Application of S,N-Chelating Chiral Zinc Bis(aminoarenethiolates) as New Precursor Catalysts in the Enantioselective Addition of Dialkylzincs to Aldehydes

A new enantiomerically pure S,N-chelated zinc bis(aminoarenethiolate), (R,R)-Zn(SC6H4C(Me)HNMe2-2)2 ((R,R)-3b), has been synthesized by the reaction of the (R)-trimethylsilyl aminoarenethiolate species (R)-2b with ZnCl2 in a 2:1 molar ratio. (R,R)-3b is an efficient catalyst for the addition of dialkylzinc compounds to aliphatic and aromatic aldehydes to give the corresponding secondary alcohols in nearly quantitative yields with optical purities of 69−99% ee under mild reaction conditions. Although excellent selectivities were obtained with this simple ligand containing only one stereogenic (carbon) center, further modifications of the amino substituents were studied. Cyclic N(CH2)4 or N(CH2)5 amino-substituted aminoarenethiolate ligands considerably enhanced the reaction rates, resulting in shorter reaction times and higher ee's. The mechanism of these 1,2-addition reactions has the general characteristics as reported by Noyori et al.

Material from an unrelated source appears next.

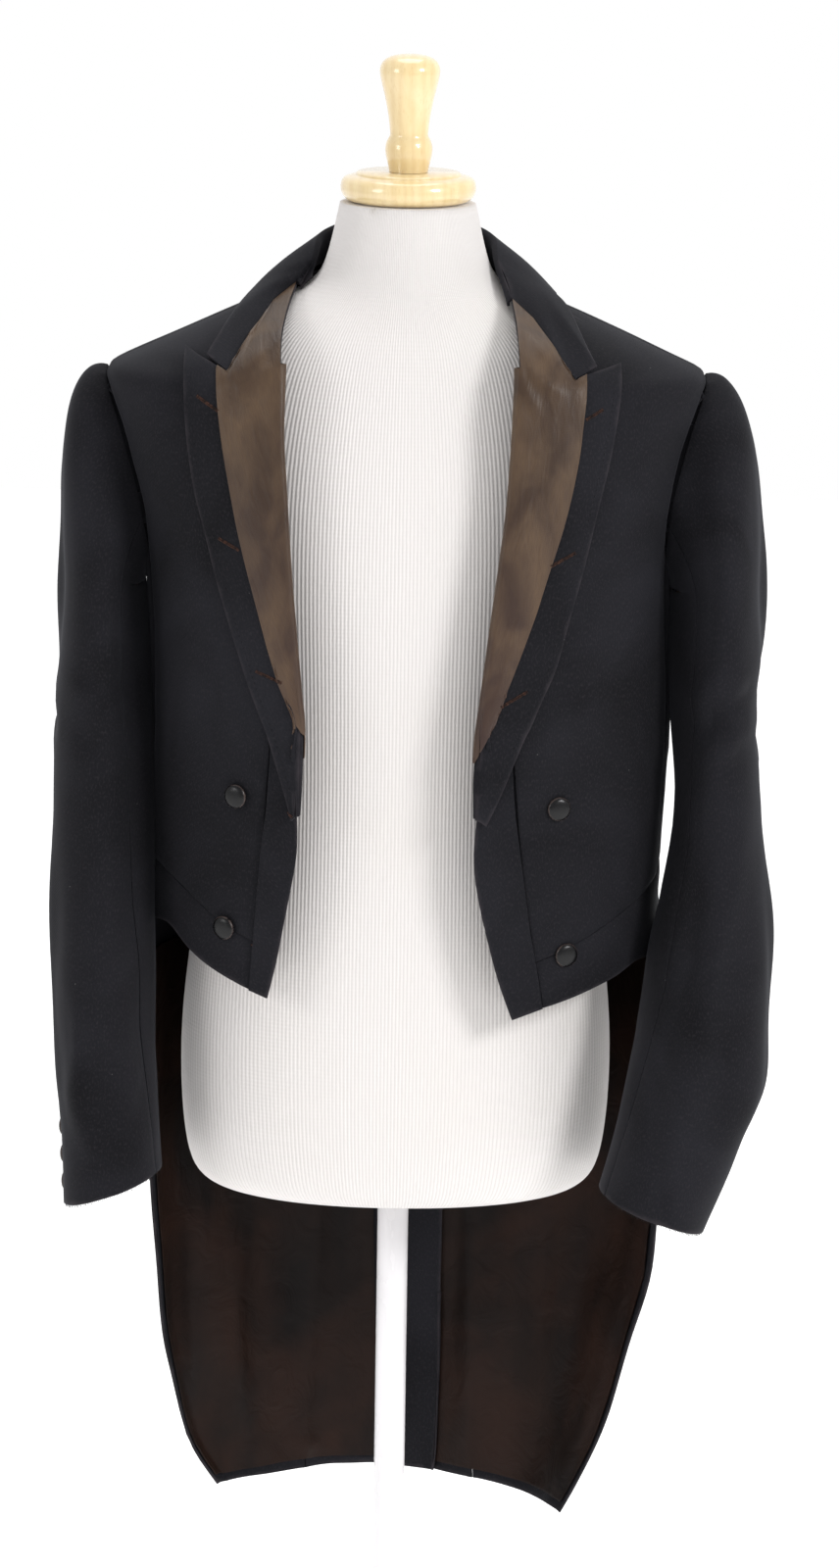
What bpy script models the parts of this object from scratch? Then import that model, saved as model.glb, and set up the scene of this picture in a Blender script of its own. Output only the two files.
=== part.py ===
"""White tie tailcoat on a limbless dress form. Metres, +Z up, front toward -Y, floor at z = 0.

The wearer's left is +X. Cloth pieces are thin closed walls that follow one body surface,
RINGS, and stop a little short of every seam. Tables name their columns just above them.
"""

import math

import bpy
import numpy as np
from mathutils import Vector
from mathutils.bvhtree import BVHTree

# Walls and gaps
CLOTH = 0.0020
SILK = 0.0010
LINING = 0.0010
SEAM = 0.0002
LAYER = 0.0004

# Hem, waist and neck of the coat
HEM = 0.3400
STRAP_LEVEL = 0.8000
ARM_LOW = 1.1220
ARM_TOP = 1.2625
NECK_FRONT = 1.2930
NECK_SIDE = 1.3310
SHOULDER_SEAM = 93.0
SIDE_SEAM = 79.0
UNDERLAP = 0.0400
VENT_TOP = 0.8900
VENT_FULL = 0.8600

# Stand
POLE_RADIUS = 0.0120
POLE_HIGH = 0.6225
BASE_RADIUS = 0.1600
BASE_EDGE = 0.0060
BASE_HIGH = 0.0180
HUB_RADIUS = 0.0260
HUB_HIGH = 0.0620

# Body surface: height, half width left, half width right, y of the widest point left and right,
# depth in front, depth behind, squareness in front, squareness behind left and right
RINGS = np.array([
    (0.3350, 0.1335, 0.1345, 0.038, 0.098, 0.0600, 0.1640, 2.00, 1.40, 1.40),
    (0.3484, 0.1414, 0.1450, 0.038, 0.096, 0.0600, 0.1630, 2.00, 1.42, 1.42),
    (0.3748, 0.1541, 0.1592, 0.037, 0.090, 0.0600, 0.1620, 2.00, 1.44, 1.45),
    (0.4090, 0.1684, 0.1690, 0.035, 0.079, 0.0600, 0.1600, 2.00, 1.47, 1.48),
    (0.4454, 0.1789, 0.1760, 0.032, 0.064, 0.0600, 0.1575, 2.00, 1.52, 1.54),
    (0.4900, 0.1900, 0.1834, 0.030, 0.053, 0.0700, 0.1550, 2.10, 1.64, 1.64),
    (0.5400, 0.2050, 0.1876, 0.030, 0.041, 0.0800, 0.1520, 2.10, 1.80, 1.80),
    (0.6000, 0.2091, 0.1920, 0.028, 0.031, 0.0900, 0.1490, 2.20, 2.00, 2.00),
    (0.6700, 0.2080, 0.1935, 0.022, 0.024, 0.1100, 0.1460, 2.20, 2.20, 2.20),
    (0.7400, 0.2040, 0.1925, 0.014, 0.014, 0.1350, 0.1420, 2.30, 2.30, 2.30),
    (0.8000, 0.2010, 0.1895, 0.006, 0.006, 0.1460, 0.1340, 2.50, 2.35, 2.35),
    (0.8500, 0.2005, 0.1880, 0.002, 0.002, 0.1470, 0.1200, 2.50, 2.35, 2.35),
    (0.9000, 0.2030, 0.1880, 0.000, 0.000, 0.1480, 0.1060, 2.50, 2.30, 2.30),
    (0.9500, 0.2055, 0.1880, 0.000, 0.000, 0.1485, 0.1010, 2.50, 2.30, 2.30),
    (1.0000, 0.2045, 0.1880, 0.000, 0.000, 0.1480, 0.1030, 2.50, 2.30, 2.30),
    (1.0700, 0.2020, 0.1895, 0.000, 0.000, 0.1470, 0.1100, 2.50, 2.35, 2.35),
    (1.1250, 0.2010, 0.1940, 0.000, 0.000, 0.1450, 0.1160, 2.50, 2.40, 2.40),
    (1.1600, 0.2070, 0.2030, 0.000, 0.000, 0.1420, 0.1190, 2.50, 2.45, 2.45),
    (1.1950, 0.2150, 0.2130, 0.000, 0.000, 0.1370, 0.1200, 2.50, 2.50, 2.50),
    (1.2300, 0.2230, 0.2220, 0.000, 0.000, 0.1310, 0.1200, 2.50, 2.50, 2.50),
    (1.2550, 0.2290, 0.2280, 0.000, 0.000, 0.1255, 0.1180, 2.45, 2.50, 2.50),
    (1.2640, 0.2270, 0.2250, 0.000, 0.000, 0.1232, 0.1170, 2.40, 2.45, 2.45),
    (1.2720, 0.2090, 0.2080, 0.000, 0.000, 0.1208, 0.1150, 2.35, 2.40, 2.40),
    (1.2820, 0.1870, 0.1860, 0.000, 0.000, 0.1170, 0.1120, 2.30, 2.30, 2.30),
    (1.2920, 0.1650, 0.1640, 0.000, 0.000, 0.1110, 0.1070, 2.20, 2.20, 2.20),
    (1.3020, 0.1430, 0.1420, 0.000, 0.000, 0.1020, 0.1000, 2.10, 2.15, 2.15),
    (1.3120, 0.1200, 0.1190, 0.000, 0.000, 0.0915, 0.0915, 2.05, 2.10, 2.10),
    (1.3220, 0.0960, 0.0955, 0.000, 0.000, 0.0795, 0.0820, 2.00, 2.05, 2.05),
    (1.3320, 0.0760, 0.0760, 0.000, 0.000, 0.0670, 0.0720, 2.00, 2.00, 2.00),
    (1.3450, 0.0680, 0.0680, 0.000, 0.000, 0.0600, 0.0640, 2.00, 2.00, 2.00),
])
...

This conclusion is based on the synthesis, isolation, and characterization (X-ray, 1H and 13C NMR) of the enantiopure zinc bis(aminoarenethiolate) and organozinc aminoarenethiolate intermediates and on monitoring of the reaction process. We present evidence for an interpretation of the binding in the product-forming key intermediate complex in terms of an organozinc cation/anion pair. The possibility that the very efficient transfer of chiral information in this compact complex may be due to a combination of the shortness of the Zn−N coordinate bonds with concomitant η2 bonding of the aldehyde substrate is discussed. The solid-state structure of the zinc bis(aminoarenethiolate) (R,R)-Zn(SC6H4C(Me)HNMe2-2)2 is reported.